Problem statement — Only the lines from the first one through the line with "the bristles up." should be printed, exactly as they appear.

----------------

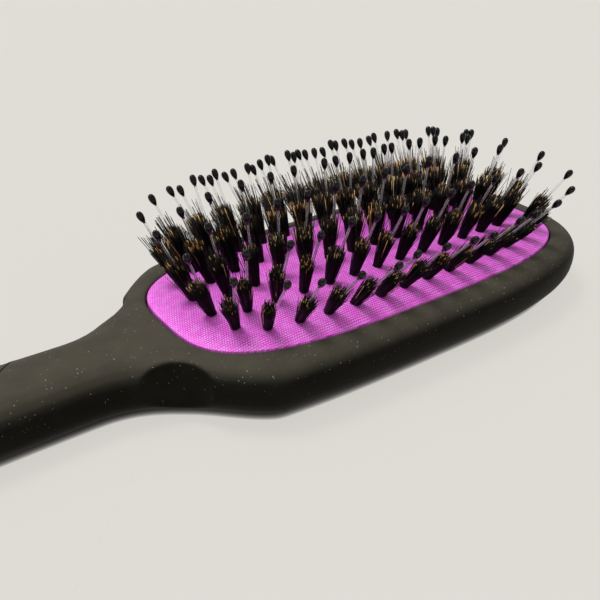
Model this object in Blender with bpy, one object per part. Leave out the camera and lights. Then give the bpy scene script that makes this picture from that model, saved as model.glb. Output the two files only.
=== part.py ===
"""Cushioned detangling brush, lying on its back with the bristles up.

A moulded frame carries an oval head and the front of the handle, and a rear grip is pushed onto
the frame's tang behind a slanted seam. The head holds a sprung air cushion faced with knit fabric.
Fourteen rows of tufts stand on the cushion, and each tuft is a ring of bristles round one taller
ball-tipped pin. Metres, +Z up, +X along the brush to the end of the head, Y across it, and the
origin on the table below the middle of the brush.
"""

import math

import bmesh
import bpy
from mathutils import Matrix, Vector

# Whole brush
GRIP_LENGTH = 0.0762
BODY_THICKNESS = 0.0153
CLEARANCE = 0.0003
CUT_OVERRUN = 0.002
MERGE_DISTANCE = 0.000003
SMOOTH_ANGLE = math.radians(35)

# Head outline
HEAD_LENGTH = 0.1306
HEAD_WIDTH = 0.066
HEAD_SQUARENESS = 3.0
SHOULDER_REACH = 0.086
SHOULDER_SQUARENESS = 3.0
SHOULDER_BLEND = 0.0155

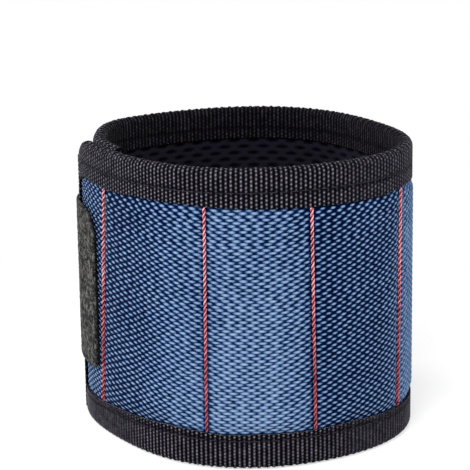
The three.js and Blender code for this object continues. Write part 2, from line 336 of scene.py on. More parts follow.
def sheet_mesh(name, face, back, tone, uv, outward=True):
    """A closed sheet: a fine face grid of columns by rows, a back of one cell a column, and four walls."""
    columns, rows = face.shape[:2]
    fine = np.arange(columns * rows).reshape(columns, rows)
    plain = columns * rows + np.arange(columns * 2).reshape(columns, 2)
    quads = [
        np.stack([fine[:-1, :-1], fine[1:, :-1], fine[1:, 1:], fine[:-1, 1:]], -1).reshape(-1, 4),
        np.stack([plain[:-1, 0], plain[:-1, 1], plain[1:, 1], plain[1:, 0]], -1),
        np.stack([fine[1:, 0], fine[:-1, 0], plain[:-1, 0], plain[1:, 0]], -1),
        np.stack([fine[:-1, -1], fine[1:, -1], plain[1:, 1], plain[:-1, 1]], -1),
    ]
    ends = [[*fine[0], plain[0, 1], plain[0, 0]], [*fine[-1][::-1], plain[-1, 0], plain[-1, 1]]]
    if not outward:
        quads = [q[:, ::-1] for q in quads]
        ends = [e[::-1] for e in ends]
    points = np.concatenate([face.reshape(-1, 3), back.reshape(-1, 3)])
    flat_uv = np.concatenate([uv.reshape(-1, 2), uv[:, [0, -1]].reshape(-1, 2)])
    tones = np.concatenate([np.ravel(tone), np.zeros(columns * 2)])
    piece = add_mesh(name, points, quads + ends, tones, flat_uv)
    border = np.concatenate([fine[0], fine[-1], fine[:, 0], fine[:, -1], plain.ravel()])
    keep_edges_sharp(piece, border)
    return piece


def stitch_angle(index, height):
    """Where a stitch line stands at a height: its place as sewn, plus its lean times the share above
    mid-height."""
    return stitch_lines[index] + stitch_shifts[index] + stitch_leans[index] * (2 * height / band_width - 1)


def tape_edge(degrees, top):
    """Height of the tape's outer leg: it was sewn on by eye, and wanders by up to a millimetre."""
    level = tape_height if top else lower_tape_height
    return level + 0.001 * np.interp(degrees, tape_places, tape_wander[top])


def seam_distance(degrees, height):
    """Distance along the ring from the nearest stitch line."""
    arc = arc_at(degrees)
    return np.min([np.abs(arc - arc_at(stitch_angle(i, height))) for i in range(len(stitch_lines))], axis=0)


def clear_of_tapes(degrees, height):
    """Distance from the edge of the nearer tape's outer leg, below zero under the tape."""
    return np.minimum(height - tape_edge(degrees, False), band_width - height - tape_edge(degrees, True))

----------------

Task answer —
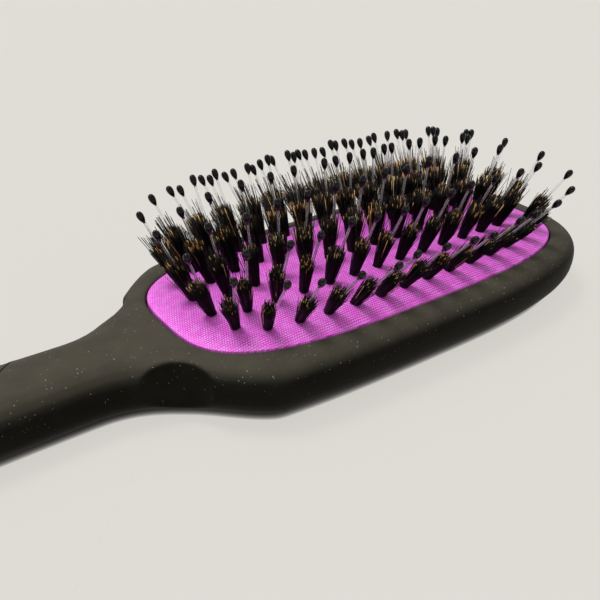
Model this object in Blender with bpy, one object per part. Leave out the camera and lights. Then give the bpy scene script that makes this picture from that model, saved as model.glb. Output the two files only.
=== part.py ===
"""Cushioned detangling brush, lying on its back with the bristles up.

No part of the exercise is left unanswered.